Basta de Bolsonaro

Dia sim outro também o presidente Luiz Inácio Lula da Silva cita Jair Bolsonaro. Nos discursos, nas entrevistas, em conversas informais. Até na Casa Branca, no encontro com o presidente dos Estados Unidos, Joe Biden. Uma fixação que direciona os holofotes para o ex que não mais produz luz própria e, ao mesmo tempo, ofusca o brilho das ações do seu próprio governo. Uma equação simples e perversa: o governo vai bem, mas Lula joga contra si – de propósito ou não.

Nos primeiros 40 dias, Lula colecionou feitos importantes. Só as ações emergenciais na terra Ianomâmi – com foco imediato na saúde dos indígenas e na suspensão do garimpo, além de planos de médio e longo prazos para assegurar a vida na reserva – já seriam suficientes para demonstrar que o país virou a página.

Somam-se a elas a velocidade na edição de normas para o controle de armas de fogo nas mãos de civis, a retomada firme das campanhas de vacinação, com fixação de calendário para a aplicação dos imunizantes e, louve-se, a obrigação da carteirinha de vacinação em dia para o recebimento do Bolsa Família. Há outros exemplos nas áreas de educação e de infraestrutura, com levantamento de obras paradas e recomeço do que é mais urgente, como conclusão de escolas e de moradias do Minhas Casa, Minha Vida.

Não é pouco.

Até o que não depende do governo tem conspirado a favor, como a queda do preço do óleo diesel na bomba e a inflação de janeiro, alta, mas inferior à de dezembro.

Lula, portanto, tem o que mostrar. Mas prefere criticar a autonomia do Banco Central, aprovada pelo Congresso durante o mandato do ex, o presidente do Banco Central indicado pelo ex, o esforço do ex para colocar o Brasil na “marginalidade” do mundo. Os absurdos do ex, o que o ex fez e deixou de fazer.
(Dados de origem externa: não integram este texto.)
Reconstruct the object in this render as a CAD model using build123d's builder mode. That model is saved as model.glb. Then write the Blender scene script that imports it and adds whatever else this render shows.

Reforça a herança maldita que recebeu – algo que nem precisava de se dar ao trabalho de destacar -, e, safo, raciocina que o embate com Bolsonaro lhe é favorável agora e no futuro. Uma pró-atividade para a reeleição que Lula prometeu que não disputaria e já correu para desprometer.

Mesmo com toda experiência acumulada, Lula pode estar errando na dose. Diferentemente do embate que teve com o morno PSDB, hoje Lula não tem adversários mas inimigos cruéis, sem quaisquer escrúpulos para atormentar seu governo, sua família e seus apoiadores. Gente que, ao contrário da bela frase dita por Lula ao conversar com Biden – “não quero viver num mundo em que os humanos se transformam em algoritmos” -, prefere e usa os algoritmos para desgraçar os humanos.
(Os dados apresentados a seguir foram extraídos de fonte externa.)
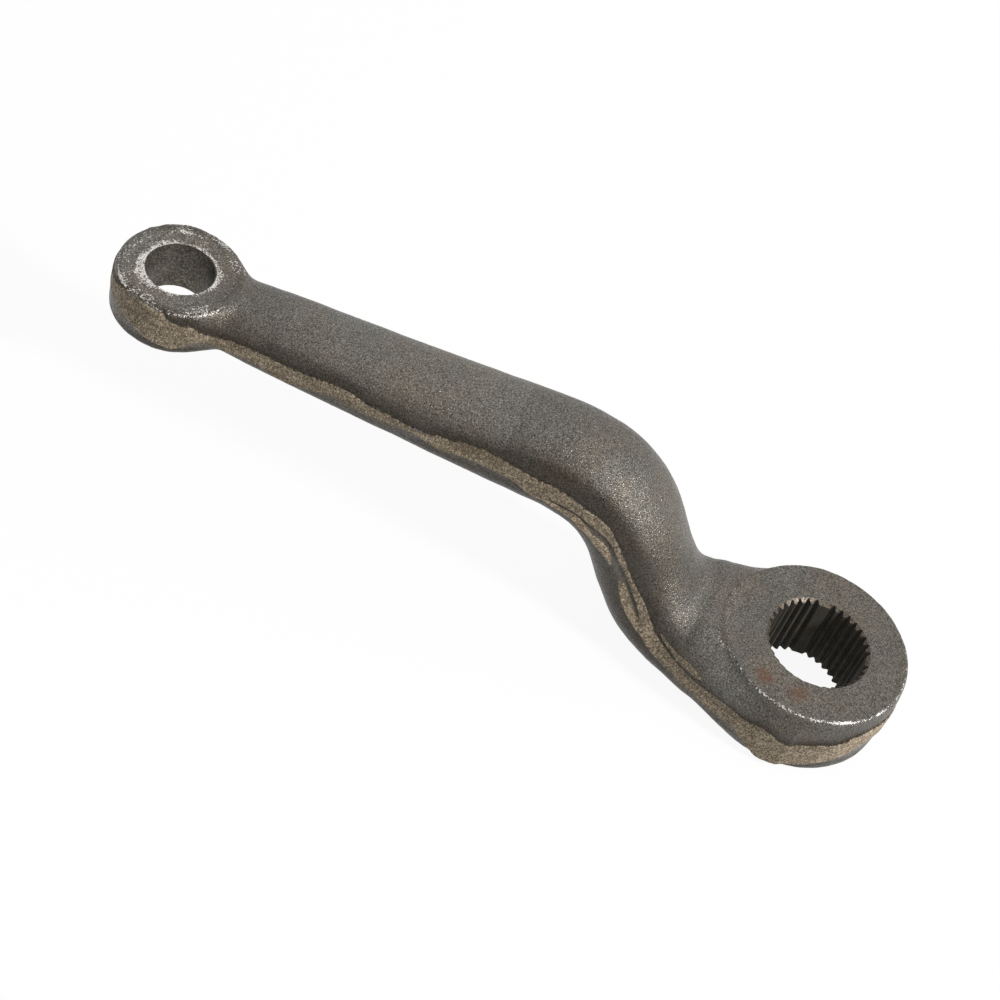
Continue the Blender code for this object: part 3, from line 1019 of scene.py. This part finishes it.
def forged_scale():
    """Shot-blasted scale, with the tan trimmed flash, silvery wear, a painted rim highlight, painted shade
    and rust where they are painted.
    """
    s = Shader("forged_scale")
    place = s.place()
    blotch = s.remap(s.noise(place, 70, 3, 0.55), 0.35, 0.65)
    cloud = s.remap(s.noise(place, 190, 3, 0.6), 0.3, 0.7)
    scale = s.mix(blotch, (0.138, 0.131, 0.116, 1), (0.152, 0.132, 0.106, 1))
    scale = s.mix(cloud, s.mix(1.0, scale, (0.86, 0.86, 0.87, 1), "MULTIPLY"), scale)
    grain = s.noise(place, 2150, 2, 0.6)
    fine = s.noise(place, 3500, 1, 0.5)
    pits = s.remap(grain, 0.49, 0.35)
    scale = s.mix(s.math("MULTIPLY", pits, 0.75), scale, (0.030, 0.028, 0.024, 1))
    specks = s.math("MULTIPLY", s.remap(grain, 0.50, 0.63), s.remap(fine, 0.42, 0.58))
    scale = s.mix(s.math("MULTIPLY", specks, 0.6), scale, (0.38, 0.36, 0.32, 1))
    # Painted shade: the scale turns darker and browner where the painted shade attribute is high
    painted_shade_here = s.attribute("painted_shade")
    scale_in_painted_shade = s.mix(1.0, scale, (0.265, 0.23, 0.19, 1), "MULTIPLY")
    scale = s.mix(s.math("MULTIPLY", painted_shade_here, 0.9), scale, scale_in_painted_shade)

    strip = s.attribute("strip", "Vector")
    ragged = s.noise(s.scaled(strip, (0.7, 0.7, 1)), 1, 3, 0.6)
    edge = s.math("ADD", s.attribute("flash"), s.remap(ragged, 0.25, 0.75, -0.22, 0.22))
    flash = s.remap(edge, -0.12, 0.10)
    mottle = s.noise(s.scaled(strip, (1.5, 1.1, 1)), 1, 3, 0.65)
    teeth = s.noise(s.scaled(strip, (1.7, 0.35, 1)), 1, 2, 0.6)
    stain = s.noise(s.scaled(strip, (0.17, 0.4, 1)), 1, 2, 0.5)
    tan = s.mix(s.remap(stain, 0.35, 0.65), (0.190, 0.152, 0.108, 1), (0.320, 0.262, 0.190, 1))
    tan = s.mix(s.remap(mottle, 0.38, 0.58), s.mix(1.0, tan, (0.40, 0.38, 0.34, 1), "MULTIPLY"), tan)
    tan = s.mix(s.remap(teeth, 0.40, 0.60, 0.6, 0), tan, s.mix(1.0, tan, (0.5, 0.48, 0.45, 1), "MULTIPLY"))
    dashes = s.math("MULTIPLY", s.remap(teeth, 0.42, 0.34), s.remap(stain, 0.48, 0.62))
    tan = s.mix(s.math("MULTIPLY", dashes, 0.75), tan, (0.045, 0.036, 0.026, 1))
    tan = s.mix(s.math("MULTIPLY", s.attribute("stain"), 0.7), tan, (0.095, 0.070, 0.042, 1))
    grit_tone = s.noise(place, 2300, 2, 0.7)
    tan = s.mix(s.remap(grit_tone, 0.5, 0.34, 0, 0.75), tan, (0.062, 0.050, 0.036, 1))
    tan = s.mix(s.remap(grit_tone, 0.52, 0.68, 0, 0.6), tan, (0.52, 0.44, 0.33, 1))
    tan = s.mix(s.attribute("pale"), tan, s.mix(1.0, tan, (1.40, 1.38, 1.36, 1), "MULTIPLY"))
    colour = s.mix(flash, scale, tan)

    wear_and_highlight_noise = s.math("ADD", s.remap(grain, 0.3, 0.7, -1.2, 1.2, False), s.remap(cloud, 0, 1, -0.6, 0.4))
    bright = s.remap(s.math("ADD", s.attribute("bright"), wear_and_highlight_noise), 0.0, 0.8)
    bright = s.math("MULTIPLY", bright, s.remap(fine, 0.40, 0.54, 0.3, 1.0))
    # Silvery wear, and the painted highlight along the shaft eye's rim
    colour = s.mix(s.math("MULTIPLY", bright, 0.92), colour, (0.80, 0.77, 0.72, 1))

    rust_noise = s.math("MULTIPLY", s.attribute("rust"), s.remap(s.noise(place, 900, 3, 0.6), 0.3, 0.62))
    colour = s.mix(s.math("MULTIPLY", rust_noise, 0.85), colour, (0.105, 0.046, 0.023, 1))

    scale_roughness = s.mix_value(specks, s.remap(fine, 0.3, 0.7, 0.30, 0.46), 0.22)
    roughness = s.mix_value(flash, scale_roughness, s.remap(teeth, 0.3, 0.7, 0.72, 0.58))
    roughness = s.mix_value(bright, roughness, 0.42)
    metallic = s.mix_value(flash, 0.55, 0.35)
    metallic = s.mix_value(bright, metallic, 0.6)
    metallic = s.mix_value(rust_noise, metallic, 0.1)

    lumps = s.bump(s.noise(place, 520, 2, 0.6), 0.00022, 0.5)
    grit = s.bump(grain, 0.00030, 1.0, lumps)
    lines = s.bump(mottle, 0.00022, 0.7, lumps)
    normal = s.node("ShaderNodeMix", data_type="VECTOR")
    s.feed(normal.inputs["Factor"], flash)
    s.feed(normal.inputs["A"], grit)
    s.feed(normal.inputs["B"], lines)
    s.surface.inputs["Specular IOR Level"].default_value = 0.22
    return s.finish(colour, roughness, metallic, normal.outputs["Result"])


def broached_wall():
    """Near-black brown wall of the serrations, with fine lines down the bore."""
    s = Shader("broached_wall")
    place = s.place()
    lines = s.noise(s.scaled(place, (3600, 3600, 110)), 1, 2, 0.6)
    blotch = s.noise(place, 240, 3, 0.6)
    colour = s.mix(s.remap(lines, 0.32, 0.70), (0.016, 0.014, 0.010, 1), (0.060, 0.052, 0.038, 1))
    colour = s.mix(s.remap(blotch, 0.5, 0.7, 0, 0.6), colour, (0.042, 0.027, 0.015, 1))
    roughness = s.remap(blotch, 0.3, 0.7, 0.7, 0.85)
    return s.finish(colour, roughness, 0.25, s.bump(lines, 0.0001, 0.6))


def chamfered_ends():
    """Cut steel between dark brown and tan, on the chamfer and the ends of the teeth."""
    s = Shader("chamfered_ends")
    place = s.place()
    speck = s.noise(place, 1700, 3, 0.6)
    colour = s.mix(s.remap(speck, 0.35, 0.65), (0.036, 0.029, 0.022, 1), (0.16, 0.13, 0.10, 1))
    return s.finish(colour, s.remap(speck, 0.3, 0.7, 0.55, 0.4), 0.6, s.bump(speck, 0.00008, 0.6))


def reamed_taper():
    """Smooth dark wall of the tapered bore, with faint turning lines."""
    s = Shader("reamed_taper")
    place = s.place()
    rings = s.noise(s.scaled(place, (120, 120, 3200)), 1, 2, 0.5)
    cloud = s.noise(place, 260, 3, 0.6)
    speck = s.noise(place, 1700, 2, 0.6)
    colour = s.mix(s.remap(cloud, 0.38, 0.66), (0.088, 0.080, 0.068, 1), (0.135, 0.120, 0.097, 1))
    colour = s.mix(s.remap(rings, 0.5, 0.75, 0, 0.5), colour, (0.05, 0.043, 0.034, 1))
    colour = s.mix(s.remap(speck, 0.52, 0.64, 0, 0.7), colour, (0.27, 0.24, 0.19, 1))
    colour = s.mix(s.remap(speck, 0.46, 0.36, 0, 0.8), colour, (0.030, 0.026, 0.021, 1))
    return s.finish(colour, s.remap(cloud, 0.3, 0.7, 0.4, 0.55), 0.75, s.bump(rings, 0.00006, 0.5))


def forged_arm():
    forging = Forging()
    points, quads = surface_net(*sample_grid(forging))
    points = settle(points, forging.rough)
    piece = mesh_object("forged_arm", points, quads, [forged_scale()])
    thin_out(piece)
    cut(piece, bore_cutters(broached_wall(), chamfered_ends(), reamed_taper()))
    drop_fins(piece)
    piece.data.shade_smooth()
    piece.data.set_sharp_from_angle(angle=SHARP_ANGLE)
    paint(piece, forging)
    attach(piece, "root")
    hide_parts("pitman_arm")


def add_camera():
    """The photograph's camera, from a fit of the bores' rims and the edges."""
    data = bpy.data.cameras.new("camera")
    data.sensor_width = 36
    data.lens = 78.251
    data.clip_start = 0.01
    camera = bpy.data.objects.new("camera", data)
    right = Vector((-0.911716, -0.331414, 0.242773))
    up = Vector((0.408662, -0.671119, 0.618542))
    back = right.cross(up)
    turn = Matrix((right, up, back)).transposed()
    camera.matrix_world = Matrix.Translation((0.074936, 0.421958, 0.500137)) @ turn.to_4x4()
    bpy.context.scene.collection.objects.link(camera)
    bpy.context.scene.camera = camera


def seen_or_mirrored(tree):
    """1 for rays from the camera and for those that glossy or clear surfaces send on."""
    path = tree.nodes.new("ShaderNodeLightPath")
    total = path.outputs["Is Camera Ray"]
    for name in ("Is Glossy Ray", "Is Transmission Ray"):
        add = tree.nodes.new("ShaderNodeMath")
        add.operation = "ADD"
        add.use_clamp = True
        tree.links.new(total, add.inputs[0])
        tree.links.new(path.outputs[name], add.inputs[1])
        total = add.outputs[0]
    return total


def add_floor():
    """A pale floor that shows white with a faint shadow of the part."""
    bpy.ops.mesh.primitive_plane_add(size=6, location=(0.1, 0, -0.0006))
    floor = bpy.context.object
    floor.name = "floor"
    material = bpy.data.materials.new("floor_paper")
    material.use_nodes = True
    tree = material.node_tree
    surface = tree.nodes["Principled BSDF"]
    grain = tree.nodes.new("ShaderNodeTexNoise")
    grain.inputs["Scale"].default_value = 40
    pale = tree.nodes.new("ShaderNodeMix")
    pale.data_type = "RGBA"
    pale.inputs["A"].default_value = (0.80, 0.80, 0.79, 1)
    pale.inputs["B"].default_value = (0.82, 0.82, 0.81, 1)
    tree.links.new(grain.outputs["Fac"], pale.inputs["Factor"])
    tree.links.new(pale.outputs["Result"], surface.inputs["Base Color"])
    surface.inputs["Roughness"].default_value = 0.9
    white = tree.nodes.new("ShaderNodeEmission")
    mix = tree.nodes.new("ShaderNodeMixShader")
    share = tree.nodes.new("ShaderNodeMath")
    share.operation = "MULTIPLY"
    share.inputs[1].default_value = 0.92
    tree.links.new(seen_or_mirrored(tree), share.inputs[0])
    tree.links.new(share.outputs[0], mix.inputs[0])
    tree.links.new(surface.outputs[0], mix.inputs[1])
    tree.links.new(white.outputs[0], mix.inputs[2])
    tree.links.new(mix.outputs[0], tree.nodes["Material Output"].inputs["Surface"])
    floor.data.materials.append(material)


def add_world():
    world = bpy.data.worlds.new("studio")
    bpy.context.scene.world = world
    world.use_nodes = True
    tree = world.node_tree
    background = tree.nodes["Background"]
    background.inputs["Color"].default_value = (1, 1, 1, 1)
    strength = tree.nodes.new("ShaderNodeMapRange")
    strength.inputs["To Min"].default_value = 0.55
    strength.inputs["To Max"].default_value = 1.0
    tree.links.new(seen_or_mirrored(tree), strength.inputs["Value"])
    tree.links.new(strength.outputs["Result"], background.inputs["Strength"])


def add_lamp(name, place, aim, size, power):
    data = bpy.data.lights.new(name, "AREA")
    data.size = size
    data.energy = power
    lamp = bpy.data.objects.new(name, data)
    lamp.location = place
    lamp.rotation_euler = (Vector(aim) - Vector(place)).to_track_quat("-Z", "Y").to_euler()
    bpy.context.scene.collection.objects.link(lamp)


def add_lights():
    middle = (0.1, 0, 0.03)
    add_lamp("key", (-1.22, 0.34, 1.05), middle, 0.24, 31)
    add_lamp("top", (0.2, -0.55, 0.86), middle, 0.6, 1.0)


forged_arm()
add_camera()
add_floor()
add_world()
add_lights()
bpy.context.scene.view_settings.view_transform = "Standard"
Assim, sempre que Lula critica Bolsonaro, a turma do ex põe a rede em ação, usando e abusando dos bem treinados algoritmos. Por meio deles, espancam Lula e apresentam o ex  altivo – à la Mussolini -, com seus “grandes feitos”, foto e pose de salvador da pátria e da liberdade. O movimento se repete várias vezes ao dia.

Muitos garantem que a insistência de Lula no digladio com o ex é estratégica. Alimenta o nós versus eles, os bons versus os maus, fechando espaços para qualquer outra força. Pode até ser. Mas não há um só indicativo a demonstrar as vantagens em manter o fôlego de um adversário que obteve 49,1% dos votos na disputa direta com o vencedor. Muito menos o ganho de rechaçar os que votaram no derrotado.

Pior. Ao fustigar Bolsonaro, Lula reduz as chances de acerto e de publicidade das ações de seu governo, revelando uma estranha escolha: manter-se no palanque ao custo de dar palanque ao ex. Aumenta a audiência de Bolsonaro quando o melhor seria limitá-lo às notícias que lhe dizem respeito: processos civis, eleitorais e criminais, que não são poucos.

O país não aguenta mais. Está cansado, exausto de Bolsonaro. E diante da beligerância, picuinhas e birras, corre o risco de, rapidamente, também se cansar de Lula.

Este artigo foi originalmente publicado no Blog do Noblat, em 12/2/2023.